Well - does it? Britain's nickname is 'Old Blighty', so we're OK there, but what about the capital?
This forum seem to agree that 'The Smoke' is one... but surely that can apply to any number of cities (I'm sure I've heard it in numerous American films), so that doesn't work.
This site seems to think 'The City' and 'The square mile' count, but, although they stick to the rules of nicknames (one is a shortening, the other a physical feature), I still think they are a poor showing.
But hey - look at this (taken from here):
"The Big Smoke" (or, "the Great Smoke") is London, England -- a city known for its fog. "The Big Smoke" dates earlier than "the Big Apple," but London's nickname is used informally and much less often.The trouble is, there are so many Australians in London these days that use of Big Smoke may well be on the increase, but not in the right sense to make it a proper nickname. Our (admittedly already obscure and anachronistic) sense of national capital jocularity is being diluted by outsiders. Damn cheek.
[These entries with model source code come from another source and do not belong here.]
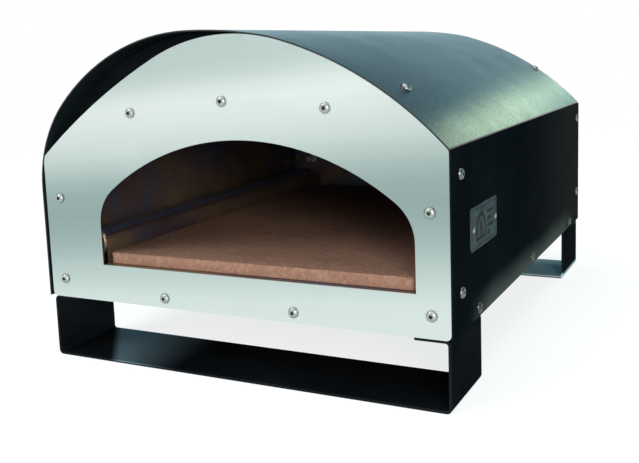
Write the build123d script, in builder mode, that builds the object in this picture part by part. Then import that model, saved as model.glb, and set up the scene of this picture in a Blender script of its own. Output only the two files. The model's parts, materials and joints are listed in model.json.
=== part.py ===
# Countertop gas pizza oven with a side burner.
#
# Frame: +Z up, the mouth faces -Y, +X is to the right of someone facing the mouth.
# The origin is at the centre of the object's footprint, on the surface it stands on.
# The geometry below is laid out about the casing's own centreline, and every finished
# piece is shifted by (SHIFT_X, SHIFT_Y) when it is saved.
from build123d import *
from math import acos, atan2, cos, degrees, hypot, radians, sin, sqrt
import os

os.makedirs("parts", exist_ok=True)

# ------------------------------------------------------------------ driving sizes (mm)
SHIFT_X, SHIFT_Y = 1.45, -11.925

T = 1.2                      # casing sheet
Z_BODY = 59.5                # underside of the casing
Z_CURL = 164.3               # where the left wall starts to curl into the roof
Z_PEAK = 301.5               # top of the front plate
Y_FRONT, Y_REAR = -265.5, 265.5

# front plate arch: a crown arc between two flatter flank arcs, all tangent; the peak is right of the centre, as the mouth is
X_PEAK = 10.0
R_CROWN, X_CROWN, R_FLANK = 171.7, 50.0, 316.2
X_CROWN_LEFT, R_FLANK_LEFT = 75.0, 603.0
PLATE_HALF = 199.6
PLATE_T = 1.5
Y_PLATE = -265.0             # front face of the plate
ROOF_GAP = 0.3               # plate edge to the roof's inner face

# casing outline: the roof follows the plate on the right and bulges over the burner on the left
LEFT_OUT, RIGHT_OUT = -204.0, 201.1
R_CORNER = 117.9
X_APEX, Z_APEX = -29.7, 306.5

# mouth in the front plate: a wide arc with a tighter one at each end
MOUTH_X, MOUTH_HALF = 18.0, 153.7
Z_LIP, Z_SPRING, Z_MOUTH_TOP = 94.5, 133.5, 213.0
R_MOUTH = 225.0

# cooking chamber
VAULT_T = 1.0
VAULT_L, VAULT_R = -176.0, 175.0     # inner faces of the side walls
Z_VAULT_SPRING, Z_VAULT_TOP = 180.0, 231.0
Y_BULK = -235.5              # front face of the recessed bulkhead
Y_BACK = 210.5               # front face of the chamber's back wall
Z_FLOOR = 81.5               # top of the chamber's floor sheet

# stone
STONE_L, STONE_R = -132.5, 169.5
STONE_Y0, STONE_Y1 = -257.5, 172.5
Z_STONE0, Z_STONE1 = 95.1, 105.1

# burner
BX, BZ, B_R = -158.0, 111.5, 14.0

# gas control on the rear panel
Y_PANEL = 261.5              # inner face of the rear panel
KX, KZ = -100.0, 146.5       # valve and knob axis
NX, NZ = -100.0, 98.5        # gas inlet axis
PUSH = 4.0                   # knob's push travel

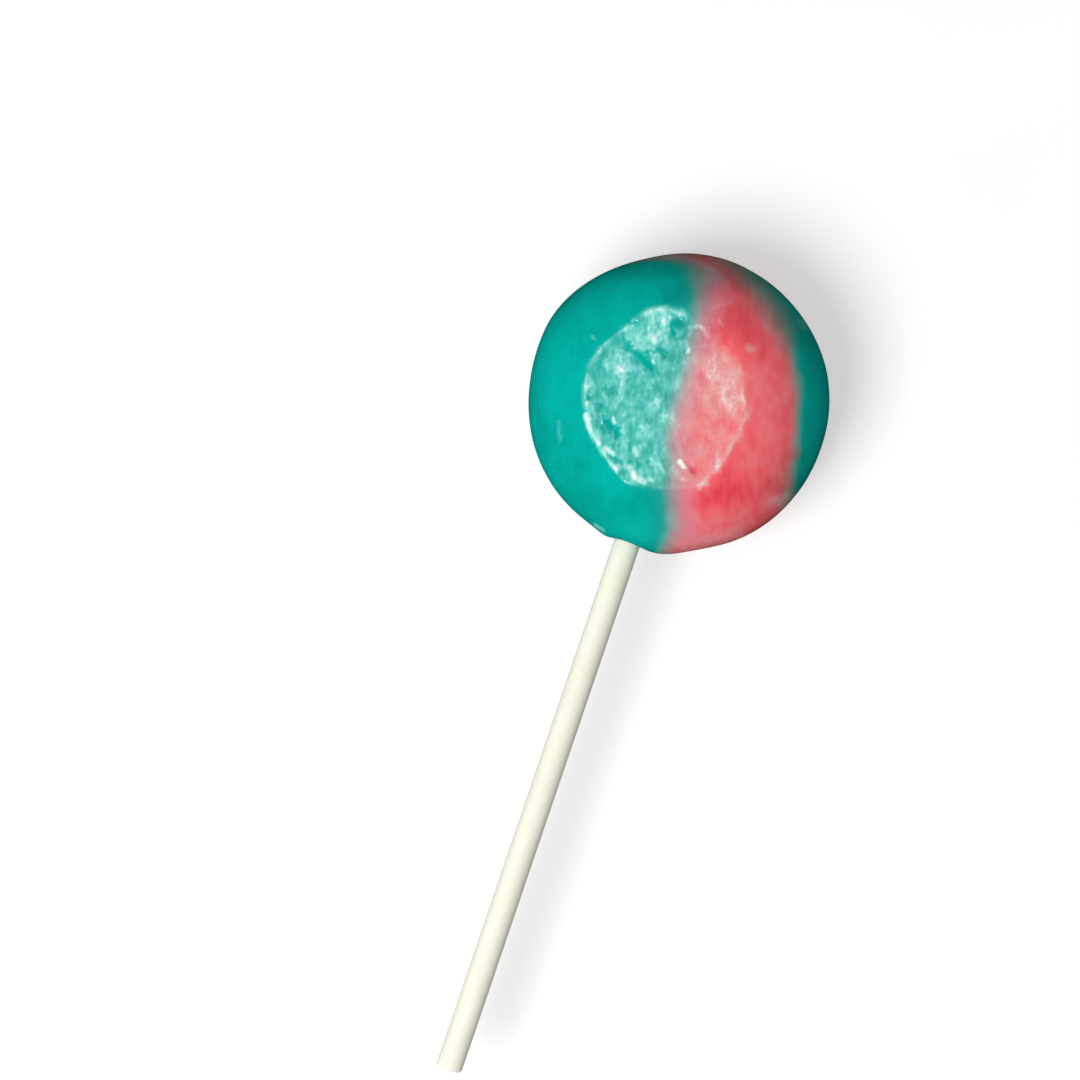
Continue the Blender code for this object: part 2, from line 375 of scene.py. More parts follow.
# The picture, and where the middle of the head and of the stick's free end fall in it, in its pixels
PICTURE_SIZE = 1080
HEAD_IN_PICTURE = (678.0, 402.3)
STICK_END_IN_PICTURE = (448.3, 1069.3)
CAMERA_LEAN = math.radians(8.8)
CAMERA_LEAN_TOWARDS = math.radians(-1.5)
CAMERA_DISTANCE = 0.62
AIM_STEPS = 60

# The lights: each direction is right, up and towards the camera in its picture
LIGHT_DISTANCE = 0.8
KEY_DIRECTION = (-0.48, -0.34, 0.81)
KEY_SIZE = 0.5
KEY_POWER = 5.8
GLINT_DIRECTION = (-0.46, -0.26, 0.85)
GLINT_SIZE = 0.1
GLINT_POWER = 1.3
ROOM_LIGHT = 0.32


def smooth_step(value):
    """0 below 0, 1 above 1, and a smooth rise between."""
    value = np.clip(value, 0.0, 1.0)
    return value * value * (3 - 2 * value)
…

Just coz they don't have any city nicknames of their own. (Quite odd really, given the Australian propensity for nicknaming things. If I'm wrong, and there are nicknames for Australian cities, please correct me).
(Oxford English Dictionary)
the (big, great) smoke, a colloquial name for London. Also, any large city or town (chiefly Austral.).
Next they'll be importing a non-standard use of the term cockney -chuck another cockney on the barbie, or summat - and ruining that too. We should search Australians for vocabulary when they arrive in the same way they search us for animals and plants.